Kafka rebalance is triggered when partitions need to be reassigned. Common triggers include:

  • Consumers joining or leaving the group
  • Consumer process restarts or rolling updates
  • Topic partition count changes
  • Consumer heartbeat timeout
  • Long message processing time that prevents the consumer from polling in time

Version-specific behavior is also important:

  • Kafka clients earlier than 0.10.2: Heartbeat handling is coupled with the poll() loop. If the application does not call poll() for a long time, or if poll() processing takes too long, heartbeat timeout can occur and the group coordinator can treat the consumer as failed.
  • Kafka clients 0.10.2 and later: The client maintains heartbeats in a background thread, but the consumer still leaves the group if the time between two poll() calls exceeds max.poll.interval.ms. The default value is 5 minutes. Slow processing can therefore still trigger rebalance.

Optimization Recommendations

Optimize Consumer Startup and Shutdown

Avoid frequent consumer restarts, repeated scaling actions, or unnecessary rolling updates. If consumers are often started and stopped, the group will continuously rebalance.

For planned operations such as upgrades or scaling, use a controlled rollout strategy to minimize simultaneous membership changes in the same group.

Adjust the following parameters according to your workload characteristics:

ParameterDescription
max.poll.interval.msMaximum allowed time between two poll() calls. If exceeded, the consumer leaves the group and triggers rebalance.
session.timeout.msMaximum time the broker waits without receiving heartbeats before marking the consumer as dead.
heartbeat.interval.msInterval between heartbeats sent by the consumer.

General guidance:

  • Increase max.poll.interval.ms if record processing is slow or batch processing takes a long time.
  • Set session.timeout.ms high enough to tolerate brief pauses, but not so high that failed consumers stay undetected for too long.
  • Keep heartbeat.interval.ms smaller than session.timeout.ms so the consumer can report liveness regularly.

Avoid Long Partition Processing Time

If a consumer takes too long to process records from a partition, rebalance becomes more likely.

Consider the following improvements:

  • Reduce the number of records processed in a single batch
  • Move expensive business logic out of the main polling path
  • Use asynchronous processing where appropriate
  • Increase concurrency in the application layer when the workload allows it
  • Review downstream dependencies such as databases or remote APIs that slow down record handling

The main goal is to make sure the application can continue calling poll() within the expected time window.

Use Static Membership

Static membership helps reduce unnecessary rebalance when a consumer instance restarts or reconnects within a short period.

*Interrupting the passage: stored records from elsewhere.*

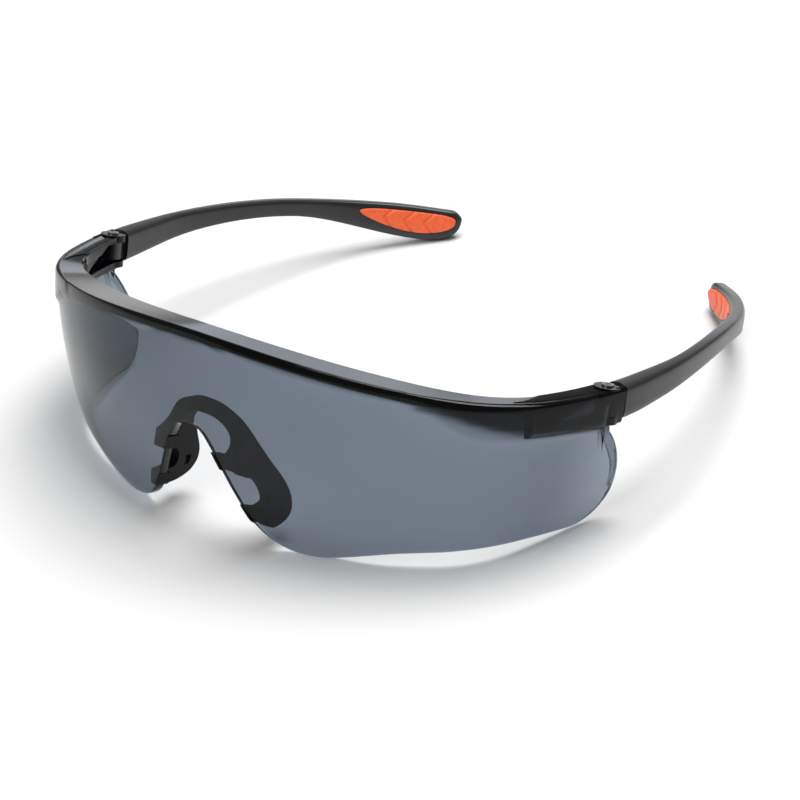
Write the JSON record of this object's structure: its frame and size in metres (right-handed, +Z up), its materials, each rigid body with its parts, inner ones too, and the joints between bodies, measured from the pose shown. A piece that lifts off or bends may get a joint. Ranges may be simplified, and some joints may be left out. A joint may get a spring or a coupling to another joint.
{
  "type": "safety glasses",
  "caption": "Wrap-around safety glasses with a smoke-tinted one-piece shield, folding temples, soft tip pads and a soft nose bridge.",
  "frame": {"origin": "centre of the bounding box on the floor, glasses standing open on the shield's lobes and the temple tips", "axes": "+Z up, +X to the wearer's left, +Y from the shield back towards the temple tips"},
  "size_m": [0.1488, 0.1375, 0.0476],
  "materials": {
    "smoke_polycarbonate": "glossy, smoke tint, see-through",
    "temple_polycarbonate": "satin-gloss, dark smoke, nearly opaque",
    "soft_black": "matte",
    "soft_orange": "satin",
    "screw_steel": "dull turned"
  },
  "bodies": {
    "front": {"lens_shield": "smoke_polycarbonate", "nose_bridge": "soft_black", "hinge_screw_left": "screw_steel", "hinge_screw_right": "screw_steel"},
    "left_temple": {"temple_left": "temple_polycarbonate", "temple_pad_left": "soft_orange"},
    "right_temple": {"temple_right": "temple_polycarbonate", "temple_pad_right": "soft_orange"}
  },
  "joints": [
    {"name": "left_fold", "type": "hinge", "parent": "front", "child": "left_temple", "pos_m": [0.07063, -0.02001, 0.02778], "axis": [0, 0.3285, 0.9445], "range_deg": [0, 88]},
    {"name": "right_fold", "type": "hinge", "parent": "front", "child": "right_temple", "pos_m": [-0.07063, -0.02001, 0.02778], "axis": [0, -0.3285, -0.9445], "range_deg": [0, 68]}
  ]
}
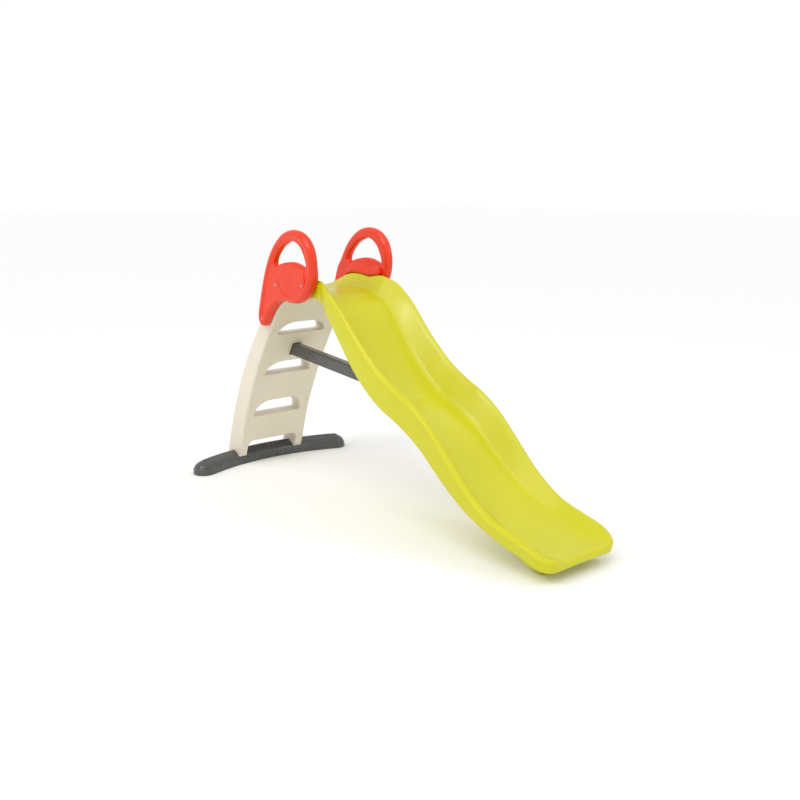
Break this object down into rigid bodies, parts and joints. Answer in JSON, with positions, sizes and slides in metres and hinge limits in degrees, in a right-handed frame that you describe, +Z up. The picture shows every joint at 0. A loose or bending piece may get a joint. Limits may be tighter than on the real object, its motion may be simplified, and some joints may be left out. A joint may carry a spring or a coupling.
{
  "type": "children's slide",
  "caption": "Free-standing children's slide with a double-wave chute, ladder panel, two loop handles, a strut and a curved base bar.",
  "frame": {"origin": "on the ground at the centre of the footprint's bounding box", "axes": "+X is the sliding direction from ladder to exit, +Y is across the chute and the plastic pieces are mirror images about the plane y = 0, +Z is up"},
  "size_m": [2.2659, 0.95, 1.25],
  "materials": {
    "lime_plastic": "satin gloss, blow-moulded",
    "ivory_plastic": "satin, blow-moulded",
    "red_plastic": "satin gloss, blow-moulded",
    "dark_plastic": "satin, blow-moulded",
    "zinc_steel": "zinc plated",
    "insert_brass": "plain brass"
  },
  "bodies": {
    "root": {"chute": "lime_plastic", "ladder": "ivory_plastic", "handle_left": "red_plastic", "handle_right": "red_plastic", "strut": "dark_plastic", "base_bar": "dark_plastic", "handle_screws_left": "zinc_steel", "handle_screws_right": "zinc_steel", "handle_washers_left": "zinc_steel", "handle_washers_right": "zinc_steel", "leg_screws": "zinc_steel", "leg_washers": "zinc_steel", "foot_screws": "zinc_steel", "foot_washers": "zinc_steel", "foot_inserts": "insert_brass", "strut_screw": "zinc_steel", "strut_screw_washer": "zinc_steel", "strut_insert": "insert_brass", "strut_cross_bolt": "zinc_steel", "strut_cross_washers": "zinc_steel", "strut_cross_nut": "zinc_steel"}
  },
  "joints": []
}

Set group.instance.id for each consumer instance so Kafka can recognize it as a stable member of the group. This reduces partition movement compared with dynamic membership.

Note

Each consumer instance in the same group must use a unique group.instance.id.

Monitor Rebalance Activity

Monitor rebalance frequency and duration so that you can detect instability early.

Recommended practices:

  • Track consumer lag together with rebalance frequency
  • Monitor consumer restart count and pod restart events
  • Check application logs for heartbeat timeout, poll interval timeout, and partition revocation messages
  • Build dashboards that show rebalance count, rebalance duration, lag, and throughput in the same time window

If rebalance frequency increases together with lag or restart count, investigate the affected consumer group first.

Best Practices

  1. Avoid frequent scaling or restarts of consumers in the same group.
  2. Tune max.poll.interval.ms, session.timeout.ms, and heartbeat.interval.ms based on real processing time.
  3. Keep message processing time shorter than the configured poll interval budget.
  4. Use static membership with group.instance.id for stable long-running consumers.
  5. Monitor rebalance behavior continuously instead of only reacting after lag becomes severe.
  6. Test rebalance-sensitive workloads during upgrades, rolling restarts, and partition expansion.

Troubleshooting Checklist

When rebalance happens frequently, check the following items:

  1. Whether consumers are restarting, scaling, or being rescheduled frequently
  2. Whether message processing time exceeds max.poll.interval.ms
  3. Whether session.timeout.ms and heartbeat.interval.ms are configured appropriately
  4. Whether the topic partition count changed recently
  5. Whether downstream dependency latency increased and slowed record processing
  6. Whether static membership is enabled for long-running consumers

After identifying the trigger, adjust the consumer configuration or processing model before increasing cluster size. Rebalance issues are usually caused by consumer behavior or configuration, not only by insufficient Kafka capacity.